Wednesday, July 10, 2013

Review - "Sherlock Holmes and the Adventure of the Jacobite Rose"

It is perhaps somewhat unusual that Sherlock Holmes has been adapted to the stage more often. Off hand, I can think of only two major Sherlock Holmes plays: William Gillette's rather revolutionary show, "Sherlock Holmes" and Paul Giovanni's play, "Sherlock Holmes and the Crucifer of Blood." There are of course others, but nothing on a truly grand scale. I chalk to this up to be the fact that the Holmes stories seem to take place over a wide number of settings, thus rendering it rather difficult to confine the action to one set. Nevertheless, the challenge has been accepted by Fiona-Jane Brown as she wrote "Sherlock Holmes and the Adventure of a Jacobite Rose," an original two-act play.

Sherlock Holmes is engaged on two cases at once. His brother Mycroft comes to consult him after one of his best secret agents goes missing. At the same time, the detective is called upon by Miss Rebecca Lazenby, a wealthy young socialite and the step-daughter of Lord Wexford Foyle. Miss Lazenby is upset at her step-father that he shall not part with a famed jewel known as the Jacobite Rose, which has been in the family for years. Fearing a deception, Miss Lazenby asks Holmes to authenticate the jewel is passed unto her. However, unbeknownst to Holmes, these seemingly unrelated cases are in fact connected.

"Sherlock Holmes and the Adventure of the Jacobite Rose" was a fun reading experience. For someone so theatrical at myself, it was a joy to read the parts aloud. Reviewing the item as a play, I must say that the dialogue is good and quite in abundance. Despite the fact that the show is heavily steeped in dialogue, it doesn't feel weighed down by this. The story moves along at a quick pace and I managed to read the the book in two short sittings. There are also careful notes on setting, costumes and expression, which is quite nice for any actor. The book is also over-sized, and laid out very nicely providing an easy reading experience for the actor or the reader.

Where the story rather suffers is its plot. The story is not very complex, so it's rather surprising that Mycroft Holmes, who is more intellectual than his younger brother, must call upon his brother to solve the case.

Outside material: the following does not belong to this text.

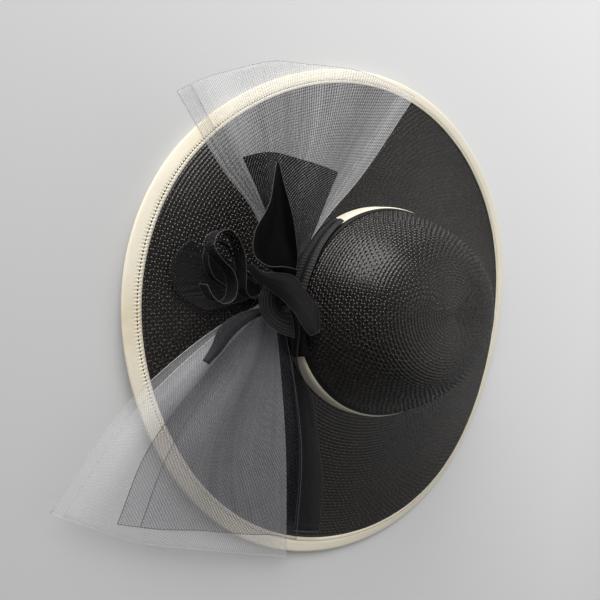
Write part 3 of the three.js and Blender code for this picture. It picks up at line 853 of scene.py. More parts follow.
# %% Cream cloth
CREAM = (0.80, 0.75, 0.62)
SOILED = (0.66, 0.55, 0.37)
SOIL = {"scale": 22.0, "share": 0.34}
STAINS_MM = ((-167, 118, 2), (-203, -18, 0))
STAIN = {"reach": 0.03, "scale": 160.0, "strength": 1.1}
CREASES = {"scale": 130.0, "height": 6.0}
RIB_BUMP = 0.5
CREAM_FINISH = {"Roughness": 0.75, "Sheen Weight": 0.2}


def uv_of(tree):
    """The u and v of a piece's own map, in metres."""
    split = add_node(tree, "ShaderNodeSeparateXYZ", {0: add_node(tree, "ShaderNodeUVMap").outputs[0]})
    return split.outputs["X"], split.outputs["Y"]


def wave(tree, value, pitch):
    """A wave from -1 to 1 with a given pitch."""
    return calculate(tree, "SINE", calculate(tree, "MULTIPLY", value, 2 * math.pi / pitch))


def fading(tree, value, reach):
    """1 where a value is 0, and 0 from its reach on."""
    return calculate(tree, "SUBTRACT", 1.0, calculate(tree, "DIVIDE", value, reach), clamp=True)


def soiled_by(tree, place, soil, stain):
    """The soil with one more patchy stain on it."""
    away_in = {0: place, 1: tuple(in_frame(stain))}
    away = add_node(tree, "ShaderNodeVectorMath", away_in, operation="DISTANCE").outputs["Value"]
    grain = noise_at(tree, place, STAIN["scale"], detail=3.0)
    patchy = calculate(tree, "MULTIPLY", fading(tree, away, STAIN["reach"]), grain)
    return calculate(tree, "MULTIPLY_ADD", patchy, STAIN["strength"], soil, clamp=True)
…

Once it becomes apparent what is going on, which occurs at about the mid-way point, there isn't much mystery to be had. It's still nice to see Holmes makes some deductions, but he doesn't do much in the line of detective work here.

I think that I would rather like to see "Sherlock Holmes and the Adventure of the Jacobite Rose" done on stage. The show has a number of sets, which I think would be interesting to see handled. The characterisations of Holmes and Watson are well done, and it's all around a pretty well-done play. I would give "Sherlock Holmes and the Adventure of the Jacobite Rose" 3.5 stars out of 5.